Vali Rácz (25 December 1911 – 12 February 1997) was a successful Hungarian singer and film actress, the darling of the Hungarian public. She finished the Franz Liszt Music Academy in Budapest 1932. Between 1933 and 1934, she played at City Theatre and then at Hungarian Theatre. In 1936, she sang at 'Terézkörúti Színpad' and at City Theatre for three years. After 1945 she was a member of Royal Revue-theatre, Medgyaszay Theatre, then Kamara Varieté. She acted in twenty films, but was primarily a chanteuse, giving solo concerts at the Music Academy and Vigadó concert hall, as well as appearing regularly at the Hangli Kioszk nightclub. She left Hungary with her husband Peter Halász and children, Mónika and Valér, in the wake of the Hungarian Revolution of 1956. She lived in New York City, later in London, and in 1975 settled in Munich, Germany. On 25 May 1992, she was honoured as a Righteous Gentile by Yad Vashem in Jerusalem, for having saved Jewish lives during the Holocaust. She died at the age of 85 in 1997.

Vali Rácz was a popular Hungarian singer and actress whose heyday was the late 1930s and the 1940s. As well as being a regular nightclub performer, she was a recording artist and appeared in approximately 20 Hungarian feature films. Her glamorous looks and sex appeal led to her reputation as the ‘Hungarian Marlene Dietrich’.

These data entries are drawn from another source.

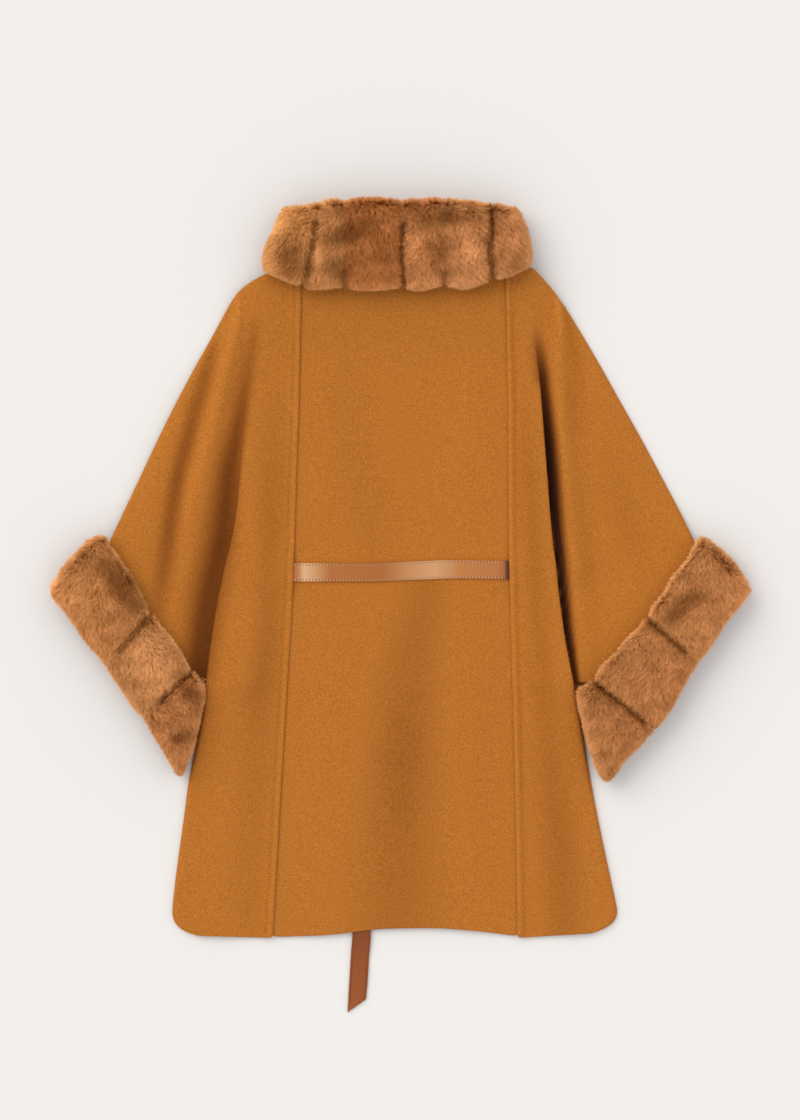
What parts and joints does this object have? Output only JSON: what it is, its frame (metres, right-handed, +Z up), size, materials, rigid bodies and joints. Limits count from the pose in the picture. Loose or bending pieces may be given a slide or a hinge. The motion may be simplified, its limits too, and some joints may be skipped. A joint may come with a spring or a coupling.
{
  "type": "wool cape",
  "caption": "Short camel wool cape with batwing sleeves, fur collar and cuffs and a narrow leather belt, laid flat with its back up.",
  "frame": {"origin": "on the floor under the middle of the laid garment", "axes": "+X to the right side of the garment's back, +Y from hem to collar, +Z up from the floor through the layers"},
  "size_m": [0.9052, 1.0522, 0.0579],
  "materials": {
    "wool": "brushed double-faced wool",
    "fur": "short dense fur",
    "leather": "smooth semi-gloss"
  },
  "bodies": {
    "root": {"back_centre": "wool", "back_neck": "wool", "back_side_left": "wool", "back_side_right": "wool", "front_left": "wool", "front_right": "wool", "belt_back": "leather", "belt_front": "leather", "belt_tail": "leather", "collar_pelt_1": "fur", "collar_pelt_2": "fur", "collar_pelt_3": "fur", "collar_pelt_4": "fur", "collar_pelt_5": "fur", "collar_pelt_6": "fur", "collar_front_left": "fur", "collar_front_right": "fur", "cuff_left_upper": "fur", "cuff_left_middle": "fur", "cuff_left_lower": "fur", "cuff_left_under": "fur", "cuff_right_upper": "fur", "cuff_right_middle": "fur", "cuff_right_lower": "fur", "cuff_right_under": "fur"}
  },
  "joints": []
}
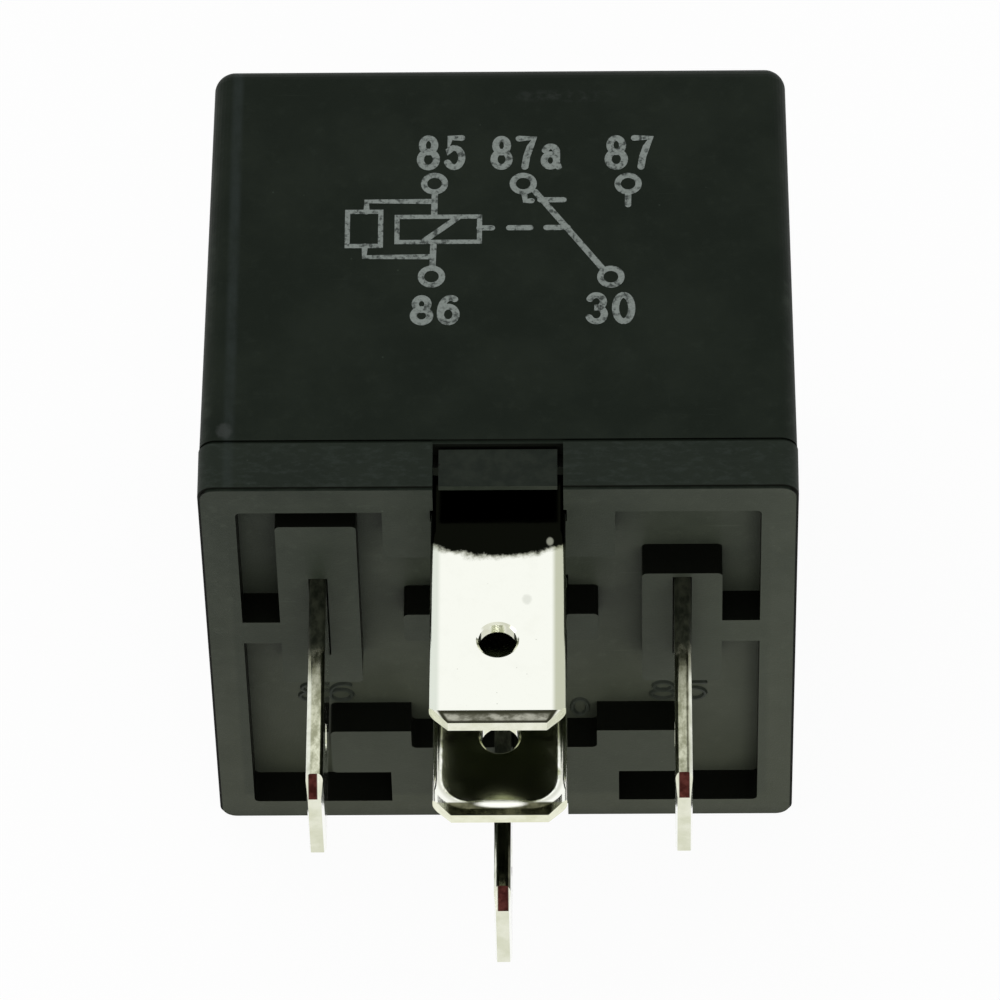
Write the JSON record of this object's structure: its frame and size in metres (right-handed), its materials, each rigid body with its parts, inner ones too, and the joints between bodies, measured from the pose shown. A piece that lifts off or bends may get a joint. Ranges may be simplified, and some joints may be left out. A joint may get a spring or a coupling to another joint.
{
  "type": "automotive relay",
  "caption": "Cube-shaped changeover relay: black moulded cover on a recessed base, push-on blades below, coil, yoke, hinged armature and contacts inside.",
  "frame": {"origin": "under the middle of the relay as it lies on its back, half way along its length over the blades", "axes": "+X to the right seen from the blades, +Y from the blades towards the top of the cover, +Z out of the marked face"},
  "size_m": [0.028, 0.037, 0.028],
  "materials": {
    "cover_plastic": "fine moulded texture, black",
    "base_plastic": "moulded, greyer black",
    "tinned_copper": "bright tin plate over copper alloy",
    "plated_iron": "zinc plated",
    "bobbin_plastic": "natural moulded nylon",
    "enamelled_copper": "enamelled wire, wound",
    "rivet_metal": "tinned",
    "leaf_copper": "rolled copper alloy sheet",
    "contact_silver": "silver alloy",
    "spring_steel": "drawn wire",
    "braid_copper": "bare braided copper",
    "resistor_coating": "lacquered ceramic"
  },
  "bodies": {
    "housing": {"cover": "cover_plastic", "base": "base_plastic", "terminal_87": "tinned_copper", "terminal_87a": "tinned_copper", "terminal_30": "tinned_copper", "terminal_85": "tinned_copper", "terminal_86": "tinned_copper", "yoke": "plated_iron", "core": "plated_iron", "bobbin": "bobbin_plastic", "coil_winding": "enamelled_copper", "yoke_rivet": "rivet_metal", "fixed_contact_87": "contact_silver", "fixed_contact_87a": "contact_silver", "return_spring": "spring_steel", "copper_braid": "braid_copper", "resistor_body": "resistor_coating", "resistor_leads": "rivet_metal"},
    "armature": {"armature": "plated_iron", "armature_rivets": "rivet_metal", "contact_leaf": "leaf_copper", "moving_contact": "contact_silver"}
  },
  "joints": [
    {"name": "armature_pivot", "type": "hinge", "parent": "housing", "child": "armature", "pos_m": [0, 0.0112, 0.00452], "axis": [1, 0, 0], "range_deg": [0, 2.5], "stiffness_Nm_per_rad": 0.02, "springref_deg": -17.19, "deforming": ["return_spring", "copper_braid"]}
  ]
}
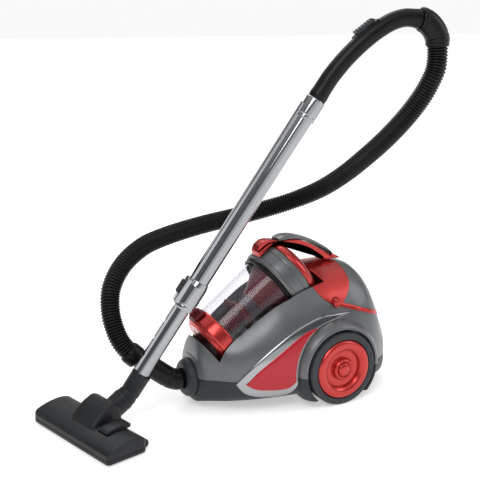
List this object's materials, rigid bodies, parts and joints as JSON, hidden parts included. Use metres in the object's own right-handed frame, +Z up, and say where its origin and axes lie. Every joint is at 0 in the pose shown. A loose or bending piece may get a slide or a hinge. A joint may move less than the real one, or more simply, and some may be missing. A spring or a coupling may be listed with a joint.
{
  "type": "canister vacuum cleaner",
  "caption": "Bagless canister vacuum cleaner on wheels with lift-out cyclone cup, hose, telescopic wand and floor head.",
  "frame": {"origin": "floor level, middle of the footprint measured without the hose", "axes": "-X is the canister's front with the hose inlet, +Y its right side, +Z up"},
  "size_m": [0.7373, 0.3583, 0.7521],
  "materials": {
    "shell_grey": "satin metallic grey",
    "charcoal": "satin",
    "tyre": "matte",
    "red_metallic": "satin metallic red",
    "red_gloss": "gloss",
    "dark_red": "satin",
    "chrome": "polished",
    "black_gloss": "gloss",
    "nozzle": "fine texture",
    "clear": "clear tinted polycarbonate, transmission 0.9",
    "foam": "matte",
    "steel": "brushed"
  },
  "bodies": {
    "chassis": {"base_shell": "charcoal", "upper_shell": "shell_grey", "motor_hood": "shell_grey", "red_saddle": "red_metallic", "exhaust_grille": "charcoal", "side_trim_left": "chrome", "side_panel_left": "red_gloss", "side_trim_right": "chrome", "side_panel_right": "red_gloss", "red_band": "red_metallic", "inlet_collar": "charcoal", "inlet_duct": "charcoal", "motor_housing": "charcoal", "exhaust_filter": "foam", "cord_outlet": "black_gloss", "rear_axle": "steel"},
    "reel": {"cord_reel": "charcoal"},
    "rotor": {"fan_and_rotor": "steel"},
    "power_button": {"power_button": "red_metallic"},
    "rewind_button": {"rewind_button": "red_metallic"},
    "wheel_left": {"tyre_left": "tyre", "rim_left": "red_metallic"},
    "wheel_right": {"tyre_right": "tyre", "rim_right": "red_metallic"},
    "caster_fork": {"caster_fork": "charcoal"},
    "caster_wheel": {"caster_wheel": "tyre"},
    "cup_tank": {"cup_tube": "clear", "cup_ring": "red_metallic", "collar_seal": "black_gloss", "cup_collar": "shell_grey", "cup_lid": "red_metallic", "cyclone_cone": "dark_red", "cyclone_screen": "foam", "cyclone_core": "dark_red", "cup_filter": "foam", "handle_arch": "red_metallic", "handle_grip": "shell_grey"},
    "cup_release": {"cup_release": "red_metallic"},
    "lid_clip": {"lid_clip": "red_metallic"},
    "door_latch": {"door_latch": "dark_red"},
    "cup_door": {"cup_door": "red_metallic"},
    "hose_set": {"hose_elbow": "black_gloss", "hose_cuff": "black_gloss", "hose": "black_gloss", "hose_swivel": "black_gloss"},
    "handle": {"handle_tube": "black_gloss", "upper_tube": "chrome", "lock_sleeve": "chrome"},
    "suction_slider": {"suction_slider": "charcoal"},
    "lock_button": {"lock_button": "charcoal"},
    "lower_tube": {"lower_tube": "chrome", "neck_socket": "nozzle"},
    "neck": {"neck_elbow": "nozzle"},
    "floor_head": {"head_shell": "nozzle", "sole_plate": "steel"},
    "roller_left": {"roller_left": "tyre"},
    "roller_right": {"roller_right": "tyre"},
    "brush": {"brush_strip": "foam"},
    "pedal": {"pedal": "nozzle"}
  },
  "joints": [
    {"name": "wheel_left_spin", "type": "hinge", "parent": "chassis", "child": "wheel_left", "pos_m": [0.19268, -0.11325, 0.0725], "axis": [0, 1, 0], "continuous": true},
    {"name": "wheel_right_spin", "type": "hinge", "parent": "chassis", "child": "wheel_right", "pos_m": [0.19268, 0.14675, 0.0725], "axis": [0, 1, 0], "continuous": true},
    {"name": "caster_swivel", "type": "hinge", "parent": "chassis", "child": "caster_fork", "pos_m": [0.02769, 0.01675, 0.03], "axis": [0, 0, 1], "continuous": true},
    {"name": "caster_spin", "type": "hinge", "parent": "caster_fork", "child": "caster_wheel", "pos_m": [0.03968, 0.01675, 0.014], "axis": [0, 1, 0], "continuous": true},
    {"name": "reel_spin", "type": "hinge", "parent": "chassis", "child": "reel", "pos_m": [0.27069, 0.01675, 0.033], "axis": [0, 0, 1], "continuous": true},
    {"name": "rotor_spin", "type": "hinge", "parent": "chassis", "child": "rotor", "pos_m": [0.25268, 0.01675, 0.112], "axis": [1, 0, 0], "continuous": true},
    {"name": "power_press", "type": "slide", "parent": "chassis", "child": "power_button", "axis": [0, 1, 0], "range_m": [0, 0.003], "stiffness_N_per_m": 400},
    {"name": "rewind_press", "type": "slide", "parent": "chassis", "child": "rewind_button", "axis": [0, -1, 0], "range_m": [0, 0.003], "stiffness_N_per_m": 400},
    {"name": "cup_lift", "type": "slide", "parent": "chassis", "child": "cup_tank", "axis": [-0.5678, 0, 0.8231], "range_m": [0, 0.06]},
    {"name": "cup_release_pull", "type": "slide", "parent": "cup_tank", "child": "cup_release", "axis": [1, 0, 0], "range_m": [0, 0.004], "stiffness_N_per_m": 300},
    {"name": "lid_clip_hinge", "type": "hinge", "parent": "cup_tank", "child": "lid_clip", "pos_m": [0.11568, 0.01675, 0.309], "axis": [0, 1, 0], "range_deg": [0, 25], "stiffness_Nm_per_rad": 0.2},
    {"name": "door_latch_hinge", "type": "hinge", "parent": "cup_tank", "child": "door_latch", "pos_m": [-0.04214, 0.01675, 0.18628], "axis": [0, 1, 0], "range_deg": [0, 18], "stiffness_Nm_per_rad": 0.2},
    {"name": "cup_door_hinge", "type": "hinge", "parent": "cup_tank", "child": "cup_door", "pos_m": [0.01661, 0.01675, 0.06766], "axis": [0, -1, 0], "range_deg": [0, 15]},
    {"name": "hose_inlet_swivel", "type": "hinge", "parent": "chassis", "child": "hose_set", "pos_m": [-0.06932, 0.01675, 0.057], "axis": [1, 0, 0], "range_deg": [-2, 8]},
    {"name": "handle_swivel", "type": "hinge", "parent": "hose_set", "child": "handle", "pos_m": [0.3191, -0.15091, 0.7305], "axis": [-0.9499, 0.2623, 0.1701], "range_deg": [0, 25]},
    {"name": "suction_slide", "type": "slide", "parent": "handle", "child": "suction_slider", "axis": [0.7711, -0.2129, 0.6], "range_m": [-0.008, 0.008]},
    {"name": "lock_press", "type": "slide", "parent": "handle", "child": "lock_button", "axis": [0.8051, -0.2223, -0.55], "range_m": [0, 0.002], "stiffness_N_per_m": 500},
    {"name": "wand_telescope", "type": "slide", "parent": "handle", "child": "lower_tube", "axis": [-0.5301, 0.1464, -0.8352], "range_m": [0, 0.25]},
    {"name": "neck_swivel", "type": "hinge", "parent": "lower_tube", "child": "neck", "pos_m": [-0.21111, -0.00815, 0.0553], "axis": [0.8661, 0.2121, 0.4527], "range_deg": [-45, 45]},
    {"name": "neck_tilt", "type": "hinge", "parent": "neck", "child": "floor_head", "pos_m": [-0.271, -0.02281, 0.024], "axis": [-0.247, 0.969, 0], "range_deg": [-18, 10]},
    {"name": "roller_left_spin", "type": "hinge", "parent": "floor_head", "child": "roller_left", "pos_m": [-0.2187, -0.10855, 0.008], "axis": [-0.247, 0.969, 0], "continuous": true},
    {"name": "roller_right_spin", "type": "hinge", "parent": "floor_head", "child": "roller_right", "pos_m": [-0.26612, 0.0775, 0.008], "axis": [-0.247, 0.969, 0], "continuous": true},
    {"name": "pedal_rock", "type": "hinge", "parent": "floor_head", "child": "pedal", "pos_m": [-0.2615, -0.08437, 0.034], "axis": [0.247, -0.969, 0], "range_deg": [0, 5]},
    {"name": "brush_lift", "type": "slide", "parent": "floor_head", "child": "brush", "axis": [0, 0, 1], "range_m": [0, 0.0036]}
  ],
  "couplings": [
    {"joint": "cup_door_hinge", "follows": "cup_lift", "rad_per_m": 4.2},
    {"joint": "brush_lift", "follows": "pedal_rock", "m_per_rad": 0.0401}
  ]
}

Vali Rácz was born on 25 December 1911, in the village of Gölle in southwestern Hungary, to devout Catholic parents. Her father was Headmaster of the village school. After her education at a convent school she moved to Budapest to study at the Franz Liszt Music Academy. Soon after graduating, thanks to her fine mezzo-soprano voice, she began to get small singing roles in films and before long the popular songwriters of the day were composing hits for her.

During the Second World War she was the pin-up of Hungarian troops fighting on the Eastern Front. In April 1944, when the Nazis occupied Hungary and began to deport the country’s Jewish population, Rácz became involved in sheltering Jewish friends at her villa in Budapest. Between April and November of that year five Jews lived there clandestinely, until Rácz was inadvertently betrayed by the husband of one of the resident fugitives. Rácz was arrested by the Hungarian secret police and incarcerated at their headquarters, the notorious Hotel Majestic, where prisoners were interrogated and often tortured before being deported or killed.